> [What is required]:
A line counts if it contains the word "bodies" at least once. State how many such lines the records contain, giving the number alone.

> [Record extracts]:
----------
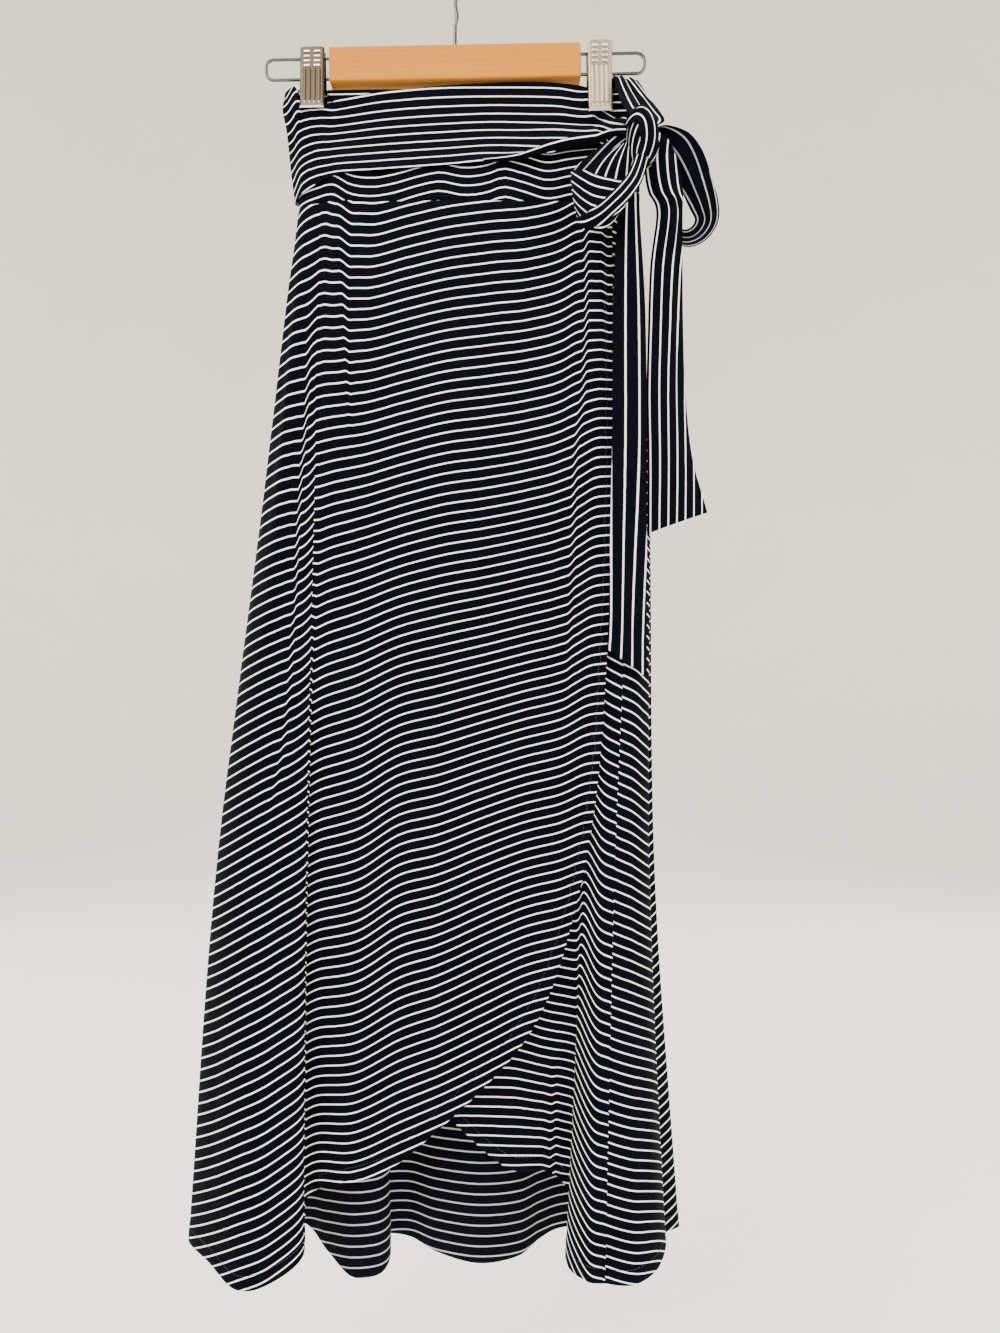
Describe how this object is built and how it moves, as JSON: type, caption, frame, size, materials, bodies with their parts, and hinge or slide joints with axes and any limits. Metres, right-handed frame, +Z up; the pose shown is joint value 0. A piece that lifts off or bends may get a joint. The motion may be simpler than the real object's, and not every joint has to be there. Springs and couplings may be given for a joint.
{
  "type": "wrap skirt on a clip hanger",
  "caption": "Long striped wrap skirt with a curved tulip front, side lobes of the wide back, and a tie wound round the waist to a side bow, held by a wooden clip hanger.",
  "frame": {"origin": "the point of the rail that the hook hangs on, under the top of the hook's inner curve", "axes": "+X to the right as seen from the front, +Y to the back, +Z up; the skirt's wrapped front faces -Y"},
  "size_m": [0.4603, 0.1181, 1.1761],
  "materials": {
    "striped_jersey": "matt navy knit with narrow off-white stripes, drawn in the visual",
    "wood": "satin lacquer",
    "chrome_wire": "polished",
    "clip_metal": "satin nickel"
  },
  "bodies": {
    "root": {"outer_front": "striped_jersey", "under_front": "striped_jersey", "back_panel": "striped_jersey", "waistband": "striped_jersey", "sash_wrap": "striped_jersey", "sash_knot": "striped_jersey", "bow_loop_left": "striped_jersey", "bow_loop_right": "striped_jersey", "sash_tail_long": "striped_jersey", "sash_tail_short": "striped_jersey", "hanger_bar": "wood", "hanger_hook": "chrome_wire", "wire_left": "chrome_wire", "wire_right": "chrome_wire", "clip_left_spring": "chrome_wire", "clip_right_spring": "chrome_wire", "clip_left_front": "clip_metal", "clip_left_back": "clip_metal", "clip_right_front": "clip_metal", "clip_right_back": "clip_metal"}
  },
  "joints": []
}
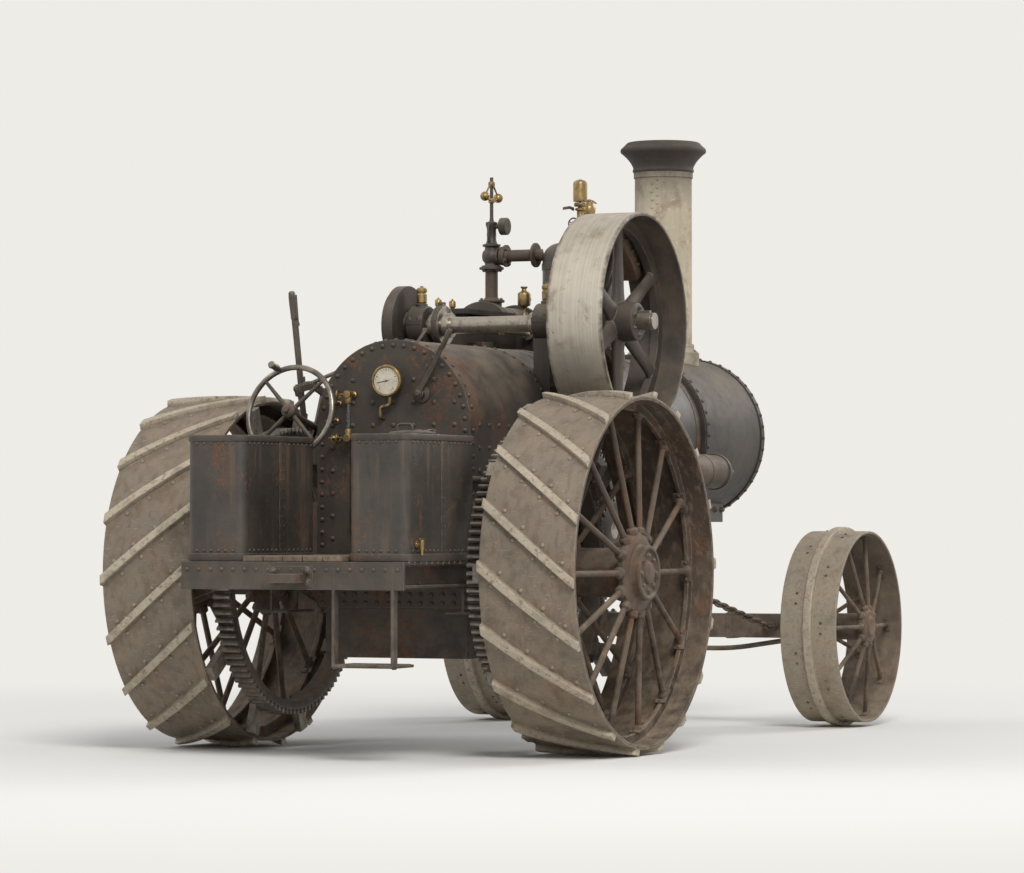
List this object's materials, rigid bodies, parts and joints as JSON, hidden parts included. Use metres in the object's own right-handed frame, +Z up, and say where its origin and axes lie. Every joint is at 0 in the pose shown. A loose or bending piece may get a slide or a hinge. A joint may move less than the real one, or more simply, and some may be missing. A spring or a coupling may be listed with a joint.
{
  "type": "steam traction engine",
  "caption": "Self-moving farm steam engine with a tall stack, horizontal boiler, broad belt wheel, geared lugged rear wheels and chain-steered front axle.",
  "frame": {"origin": "on the ground under the middle of the engine's length and width", "axes": "+X forward to the smokebox and stack, +Y to the engine's left, +Z up"},
  "size_m": [4.895, 2.408, 3.05],
  "materials": {
    "smokebox_iron": "matte, sooty black",
    "stack_ash": "matte, ash-grey scorched paint",
    "cap_iron": "rough, sooty",
    "lagging_black": "satin black, dusty",
    "boiler_plate": "matte black, rusty",
    "cast_iron_dark": "rough",
    "brass": "dull, tarnished",
    "bright_steel": "oiled, worn bright",
    "belt_wheel_iron": "worn bright on the face",
    "gear_iron": "greasy",
    "pipe_iron": "matte",
    "wheel_iron": "worn, dusty and rusty",
    "plate_iron": "matte, worn and rusty"
  },
  "bodies": {
    "root": {"smokebox": "smokebox_iron", "stack": "stack_ash", "stack_cap": "cap_iron", "boiler_barrel": "lagging_black", "firebox": "boiler_plate", "ash_pan": "boiler_plate", "dome": "lagging_black", "dome_valves": "brass", "engine_cylinder": "lagging_black", "engine_frame": "cast_iron_dark", "crosshead_rod": "bright_steel", "governor": "cast_iron_dark", "steam_pipe": "pipe_iron", "exhaust_pipe": "pipe_iron", "water_heater": "pipe_iron", "feed_pipes": "pipe_iron", "reverse_lever": "cast_iron_dark", "shaft_brackets": "cast_iron_dark", "rear_axle": "cast_iron_dark", "front_pedestal": "cast_iron_dark", "steering_gear": "cast_iron_dark", "steering_column": "pipe_iron", "steering_chains": "pipe_iron", "platform": "plate_iron", "water_tank": "plate_iron", "fuel_bunker": "plate_iron", "backhead_fittings": "brass"},
    "smokebox_door": {"smokebox_door": "smokebox_iron"},
    "fire_door": {"fire_door": "cast_iron_dark"},
    "tank_lid": {"tank_lid": "plate_iron"},
    "governor_balls": {"governor_balls": "bright_steel"},
    "crankshaft": {"crankshaft": "bright_steel", "crank_disc": "cast_iron_dark", "flywheel": "belt_wheel_iron", "clutch_spider": "cast_iron_dark"},
    "clutch_pinion": {"clutch_pinion": "gear_iron"},
    "intermediate_gear": {"intermediate_gear": "gear_iron"},
    "differential_gear": {"differential_gear": "gear_iron"},
    "countershaft": {"countershaft": "bright_steel", "bull_pinion_left": "gear_iron"},
    "bull_pinion_right": {"bull_pinion_right": "gear_iron"},
    "rear_wheel_left": {"rear_rim_left": "wheel_iron", "rear_spokes_left": "wheel_iron", "bull_gear_left": "gear_iron"},
    "rear_wheel_right": {"rear_rim_right": "wheel_iron", "rear_spokes_right": "wheel_iron", "bull_gear_right": "gear_iron"},
    "front_axle": {"front_axle": "cast_iron_dark"},
    "front_wheel_left": {"front_rim_left": "wheel_iron", "front_spokes_left": "wheel_iron"},
    "front_wheel_right": {"front_rim_right": "wheel_iron", "front_spokes_right": "wheel_iron"}
  },
  "joints": [
    {"name": "crankshaft_turn", "type": "hinge", "parent": "root", "child": "crankshaft", "pos_m": [-0.3675, 0, 2], "axis": [0, 1, 0], "continuous": true},
    {"name": "clutch_pinion_turn", "type": "hinge", "parent": "root", "child": "clutch_pinion", "pos_m": [-0.3675, 0, 2], "axis": [0, 1, 0], "continuous": true},
    {"name": "intermediate_gear_turn", "type": "hinge", "parent": "root", "child": "intermediate_gear", "pos_m": [-0.20548, 0, 1.66179], "axis": [0, 1, 0], "continuous": true},
    {"name": "differential_gear_turn", "type": "hinge", "parent": "root", "child": "differential_gear", "pos_m": [-0.3601, 0, 1.015], "axis": [0, 1, 0], "continuous": true},
    {"name": "countershaft_turn", "type": "hinge", "parent": "root", "child": "countershaft", "pos_m": [-0.3601, 0, 1.015], "axis": [0, 1, 0], "continuous": true},
    {"name": "bull_pinion_right_turn", "type": "hinge", "parent": "root", "child": "bull_pinion_right", "pos_m": [-0.3601, 0, 1.015], "axis": [0, 1, 0], "continuous": true},
    {"name": "rear_wheel_left_turn", "type": "hinge", "parent": "root", "child": "rear_wheel_left", "pos_m": [-1.1475, 0, 0.825], "axis": [0, 1, 0], "continuous": true},
    {"name": "rear_wheel_right_turn", "type": "hinge", "parent": "root", "child": "rear_wheel_right", "pos_m": [-1.1475, 0, 0.825], "axis": [0, 1, 0], "continuous": true},
    {"name": "front_axle_steer", "type": "hinge", "parent": "root", "child": "front_axle", "pos_m": [1.9325, 0, 0.515], "axis": [0, 0, 1], "range_deg": [-28, 28], "deforming": ["steering_chains"]},
    {"name": "front_wheel_left_turn", "type": "hinge", "parent": "front_axle", "child": "front_wheel_left", "pos_m": [1.9325, 0, 0.515], "axis": [0, 1, 0], "continuous": true},
    {"name": "front_wheel_right_turn", "type": "hinge", "parent": "front_axle", "child": "front_wheel_right", "pos_m": [1.9325, 0, 0.515], "axis": [0, 1, 0], "continuous": true},
    {"name": "governor_spin", "type": "hinge", "parent": "root", "child": "governor_balls", "pos_m": [0.7025, 0.465, 2.7], "axis": [0, 0, 1], "continuous": true},
    {"name": "smokebox_door_hinge", "type": "hinge", "parent": "root", "child": "smokebox_door", "pos_m": [2.2345, 0.344, 1.5], "axis": [0, 0, 1], "range_deg": [0, 110]},
    {"name": "fire_door_hinge", "type": "hinge", "parent": "root", "child": "fire_door", "pos_m": [-1.3621, -0.22, 1.21], "axis": [0, 0, 1], "range_deg": [0, 90]},
    {"name": "tank_lid_hinge", "type": "hinge", "parent": "root", "child": "tank_lid", "pos_m": [-1.8275, 0, 1.456], "axis": [0, 1, 0], "range_deg": [0, 100]}
  ],
  "couplings": [
    {"joint": "intermediate_gear_turn", "follows": "differential_gear_turn", "ratio": -1.5094},
    {"joint": "clutch_pinion_turn", "follows": "differential_gear_turn", "ratio": 3.6364},
    {"joint": "countershaft_turn", "follows": "rear_wheel_left_turn", "ratio": -4.4},
    {"joint": "bull_pinion_right_turn", "follows": "rear_wheel_right_turn", "ratio": -4.4},
    {"joint": "governor_spin", "follows": "crankshaft_turn", "ratio": 1.4}
  ]
}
----------
> [Finished answer]:
4